Попадаем мы туда, когда нужно очистить город от таких, как мы. Милиция проводит рейды... Там практически никаких условий, почти как на улице, и через месяц нас снова выпускают.
В СССР такого бы не произошло. Не было такого обмана. А сейчас совсем по-другому, всё никак привыкнуть не могу к новой жизни. До сих пор чувствую себя советским человеком, и кажется, что живу не в родном Душанбе, а уже в совершенно чужом городе, в чужой и далекой стране.
Галина Корнеева — 65 лет
Я родилась в Комсомольске-на-Амуре. Там закончила школу и институт. И по распределению попала на Север.
По профессии я геолог. Я 36 лет отработала в Якутии и в Хабаровске, где и познакомилась со своим будущим мужем. В Таджикистан я приехала в 1989 году вместе с мужем-военным. В Душанбе я ухаживала за больным свекром.
В 1992 году моего мужа-военнослужащего и его брата застрелили неизвестные в Пяндже (город в Хатлонской области, на таджикско-афганской границе, — Ред.). Естественно тогда никакого следствия не проводилось. Война, беженцы, и всё это сразу после распада СССР. Всё вокруг менялось быстро, и было страшно. Сначала в одной стране, а потом вообще непонятно, где и кто.
Я тогда работала на свиноферме. Около 300 свиней выращивала, а потом в одну ночь их перестреляли...
Ночью пришли ко мне домой неизвестные, приставили к горлу нож и выставили из дома с грудным ребенком. У моего больного свекра от такого горя случился инсульт, и через полгода он скончался. А я осталась совсем одна с детьми, без дома, вдова и со своим горем.
Потом детей отправила в Россию. Ну, а сама оказалась на улице.
У меня четверо родных детей и двое приемных. Приемные дети живут в Таджикистане, а родные в России. Они пытались меня забрать к себе, но у меня нет паспорта. Я его потеряла, а восстановить нет возможности. Заниматься оформлением документов никто не хочет, хотя они обязаны мне выдать новый паспорт. Дети иногда высылают деньги. Они не знают о том, что со мной и как я живу.
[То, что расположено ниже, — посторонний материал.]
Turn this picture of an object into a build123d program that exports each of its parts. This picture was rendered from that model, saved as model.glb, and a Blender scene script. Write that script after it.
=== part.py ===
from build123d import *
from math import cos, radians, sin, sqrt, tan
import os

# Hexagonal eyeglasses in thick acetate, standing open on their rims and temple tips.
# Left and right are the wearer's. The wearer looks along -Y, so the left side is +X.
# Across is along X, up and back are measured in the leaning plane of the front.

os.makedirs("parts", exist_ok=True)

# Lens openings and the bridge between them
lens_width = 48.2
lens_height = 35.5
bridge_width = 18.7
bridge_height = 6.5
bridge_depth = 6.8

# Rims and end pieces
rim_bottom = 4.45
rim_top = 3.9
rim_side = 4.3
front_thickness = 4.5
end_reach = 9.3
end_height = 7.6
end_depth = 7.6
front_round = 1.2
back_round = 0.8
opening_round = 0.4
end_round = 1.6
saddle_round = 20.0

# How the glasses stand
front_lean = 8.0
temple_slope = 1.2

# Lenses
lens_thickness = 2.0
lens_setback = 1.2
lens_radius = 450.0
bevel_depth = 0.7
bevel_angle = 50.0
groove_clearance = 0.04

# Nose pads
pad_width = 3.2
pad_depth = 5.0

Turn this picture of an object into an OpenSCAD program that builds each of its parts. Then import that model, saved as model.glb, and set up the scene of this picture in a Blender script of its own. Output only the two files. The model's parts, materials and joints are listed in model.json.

Обижают нас чаще всего подростки. Бьют. Отбирают бутылки.
Я даже не пыталась обратиться к властям Таджикистана и России. Никому мы не нужны.
К посольству России не подступишься. Там стоит охрана, и таких, как мы, близко не подпускают.
Отабек — 35 лет
У меня был дом и братишка, который выгнал меня из этого дома.
Живем с другими бездомными на улице, на мусорных свалках, в подвалах, рядом с трансформаторами. Зимой укрываемся целлофановыми пакетами. Подвалы сейчас закрываются, и мы остаемся на улице.
Когда люди оказываются на улице, они начинают пить. Надо ведь согреться и как-то забыться. А еще у меня есть мама и беременная жена. Она тоже со мной живет на улице.
Документы наши утеряны. Работы без документов нет. Проблема еще, что, глядя на наш внешний вид, работу не дают. Да и платят такие мелочи, что копаться на свалках выгоднее. Можно больше выручить денег, чем за месяц на работе.
Все мы — советские люди. Воспитанники советских школ, советской системы.
Пьем много, потому что нет дома, стимула, семьи и смысла жизни.